** Begin **
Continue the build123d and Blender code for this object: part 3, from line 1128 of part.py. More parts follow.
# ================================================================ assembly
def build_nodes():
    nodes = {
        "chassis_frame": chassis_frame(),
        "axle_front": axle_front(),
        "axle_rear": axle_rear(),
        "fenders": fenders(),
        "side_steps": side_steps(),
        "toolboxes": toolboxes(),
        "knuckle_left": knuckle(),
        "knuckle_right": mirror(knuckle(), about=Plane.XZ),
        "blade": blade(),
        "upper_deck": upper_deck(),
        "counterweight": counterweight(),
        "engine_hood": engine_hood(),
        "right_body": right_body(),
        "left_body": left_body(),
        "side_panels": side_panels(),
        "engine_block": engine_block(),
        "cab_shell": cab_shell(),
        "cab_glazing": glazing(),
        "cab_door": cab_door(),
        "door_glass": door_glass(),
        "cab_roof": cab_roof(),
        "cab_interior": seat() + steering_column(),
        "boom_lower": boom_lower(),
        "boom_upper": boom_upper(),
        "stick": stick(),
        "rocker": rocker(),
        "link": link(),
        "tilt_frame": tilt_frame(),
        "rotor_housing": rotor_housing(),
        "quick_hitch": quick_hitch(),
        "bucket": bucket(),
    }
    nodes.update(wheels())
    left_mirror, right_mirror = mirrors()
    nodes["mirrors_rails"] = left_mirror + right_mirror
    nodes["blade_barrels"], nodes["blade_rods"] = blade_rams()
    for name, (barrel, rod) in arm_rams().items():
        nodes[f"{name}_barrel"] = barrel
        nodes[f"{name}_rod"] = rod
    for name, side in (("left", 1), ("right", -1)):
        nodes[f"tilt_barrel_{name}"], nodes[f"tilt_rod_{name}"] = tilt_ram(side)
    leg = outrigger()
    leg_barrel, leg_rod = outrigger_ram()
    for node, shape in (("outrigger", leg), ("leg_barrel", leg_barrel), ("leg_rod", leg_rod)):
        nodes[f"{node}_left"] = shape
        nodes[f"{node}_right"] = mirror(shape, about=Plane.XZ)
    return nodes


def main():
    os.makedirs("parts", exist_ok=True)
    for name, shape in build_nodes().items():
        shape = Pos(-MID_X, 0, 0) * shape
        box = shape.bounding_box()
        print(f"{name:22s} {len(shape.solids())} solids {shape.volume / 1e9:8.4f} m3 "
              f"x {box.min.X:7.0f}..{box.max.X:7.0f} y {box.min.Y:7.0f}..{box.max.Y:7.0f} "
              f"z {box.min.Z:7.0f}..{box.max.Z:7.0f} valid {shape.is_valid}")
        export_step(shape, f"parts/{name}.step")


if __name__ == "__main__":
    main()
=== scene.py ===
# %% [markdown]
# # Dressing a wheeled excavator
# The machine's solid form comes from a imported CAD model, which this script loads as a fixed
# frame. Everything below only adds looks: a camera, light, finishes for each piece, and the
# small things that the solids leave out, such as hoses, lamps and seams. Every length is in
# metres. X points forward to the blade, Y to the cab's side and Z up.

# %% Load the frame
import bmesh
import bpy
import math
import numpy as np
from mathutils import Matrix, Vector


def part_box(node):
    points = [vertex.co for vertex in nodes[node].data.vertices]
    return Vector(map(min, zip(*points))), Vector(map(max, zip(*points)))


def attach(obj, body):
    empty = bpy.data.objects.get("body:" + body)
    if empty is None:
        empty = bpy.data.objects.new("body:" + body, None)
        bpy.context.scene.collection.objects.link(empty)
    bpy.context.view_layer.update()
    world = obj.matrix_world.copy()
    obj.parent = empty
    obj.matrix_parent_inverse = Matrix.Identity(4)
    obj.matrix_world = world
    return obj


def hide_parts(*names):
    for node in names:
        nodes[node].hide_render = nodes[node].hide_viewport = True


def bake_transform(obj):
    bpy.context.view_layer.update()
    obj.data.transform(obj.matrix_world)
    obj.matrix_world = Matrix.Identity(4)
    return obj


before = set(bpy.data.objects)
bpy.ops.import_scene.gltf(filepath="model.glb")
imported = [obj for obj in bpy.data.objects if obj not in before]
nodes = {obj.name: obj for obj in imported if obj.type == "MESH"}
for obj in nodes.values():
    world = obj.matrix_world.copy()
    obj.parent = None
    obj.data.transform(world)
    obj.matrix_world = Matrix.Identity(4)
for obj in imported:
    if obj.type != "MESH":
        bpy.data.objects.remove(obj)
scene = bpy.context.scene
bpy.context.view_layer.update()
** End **
→ **GOAL**
Write the data out again in full and exactly.

→ **EXERCISE RESPONSE**
Continue the build123d and Blender code for this object: part 3, from line 1128 of part.py. More parts follow.
# ================================================================ assembly
def build_nodes():
    nodes = {
        "chassis_frame": chassis_frame(),
        "axle_front": axle_front(),
        "axle_rear": axle_rear(),
        "fenders": fenders(),
        "side_steps": side_steps(),
        "toolboxes": toolboxes(),
        "knuckle_left": knuckle(),
        "knuckle_right": mirror(knuckle(), about=Plane.XZ),
        "blade": blade(),
        "upper_deck": upper_deck(),
        "counterweight": counterweight(),
        "engine_hood": engine_hood(),
        "right_body": right_body(),
        "left_body": left_body(),
        "side_panels": side_panels(),
        "engine_block": engine_block(),
        "cab_shell": cab_shell(),
        "cab_glazing": glazing(),
        "cab_door": cab_door(),
        "door_glass": door_glass(),
        "cab_roof": cab_roof(),
        "cab_interior": seat() + steering_column(),
        "boom_lower": boom_lower(),
        "boom_upper": boom_upper(),
        "stick": stick(),
        "rocker": rocker(),
        "link": link(),
        "tilt_frame": tilt_frame(),
        "rotor_housing": rotor_housing(),
        "quick_hitch": quick_hitch(),
        "bucket": bucket(),
    }
    nodes.update(wheels())
    left_mirror, right_mirror = mirrors()
    nodes["mirrors_rails"] = left_mirror + right_mirror
    nodes["blade_barrels"], nodes["blade_rods"] = blade_rams()
    for name, (barrel, rod) in arm_rams().items():
        nodes[f"{name}_barrel"] = barrel
        nodes[f"{name}_rod"] = rod
    for name, side in (("left", 1), ("right", -1)):
        nodes[f"tilt_barrel_{name}"], nodes[f"tilt_rod_{name}"] = tilt_ram(side)
    leg = outrigger()
    leg_barrel, leg_rod = outrigger_ram()
    for node, shape in (("outrigger", leg), ("leg_barrel", leg_barrel), ("leg_rod", leg_rod)):
        nodes[f"{node}_left"] = shape
        nodes[f"{node}_right"] = mirror(shape, about=Plane.XZ)
    return nodes


def main():
    os.makedirs("parts", exist_ok=True)
    for name, shape in build_nodes().items():
        shape = Pos(-MID_X, 0, 0) * shape
        box = shape.bounding_box()
        print(f"{name:22s} {len(shape.solids())} solids {shape.volume / 1e9:8.4f} m3 "
              f"x {box.min.X:7.0f}..{box.max.X:7.0f} y {box.min.Y:7.0f}..{box.max.Y:7.0f} "
              f"z {box.min.Z:7.0f}..{box.max.Z:7.0f} valid {shape.is_valid}")
        export_step(shape, f"parts/{name}.step")


if __name__ == "__main__":
    main()
=== scene.py ===
# %% [markdown]
# # Dressing a wheeled excavator
# The machine's solid form comes from a imported CAD model, which this script loads as a fixed
# frame. Everything below only adds looks: a camera, light, finishes for each piece, and the
# small things that the solids leave out, such as hoses, lamps and seams. Every length is in
# metres. X points forward to the blade, Y to the cab's side and Z up.

# %% Load the frame
import bmesh
import bpy
import math
import numpy as np
from mathutils import Matrix, Vector


def part_box(node):
    points = [vertex.co for vertex in nodes[node].data.vertices]
    return Vector(map(min, zip(*points))), Vector(map(max, zip(*points)))


def attach(obj, body):
    empty = bpy.data.objects.get("body:" + body)
    if empty is None:
        empty = bpy.data.objects.new("body:" + body, None)
        bpy.context.scene.collection.objects.link(empty)
    bpy.context.view_layer.update()
    world = obj.matrix_world.copy()
    obj.parent = empty
    obj.matrix_parent_inverse = Matrix.Identity(4)
    obj.matrix_world = world
    return obj


def hide_parts(*names):
    for node in names:
        nodes[node].hide_render = nodes[node].hide_viewport = True


def bake_transform(obj):
    bpy.context.view_layer.update()
    obj.data.transform(obj.matrix_world)
    obj.matrix_world = Matrix.Identity(4)
    return obj


before = set(bpy.data.objects)
bpy.ops.import_scene.gltf(filepath="model.glb")
imported = [obj for obj in bpy.data.objects if obj not in before]
nodes = {obj.name: obj for obj in imported if obj.type == "MESH"}
for obj in nodes.values():
    world = obj.matrix_world.copy()
    obj.parent = None
    obj.data.transform(world)
    obj.matrix_world = Matrix.Identity(4)
for obj in imported:
    if obj.type != "MESH":
        bpy.data.objects.remove(obj)
scene = bpy.context.scene
bpy.context.view_layer.update()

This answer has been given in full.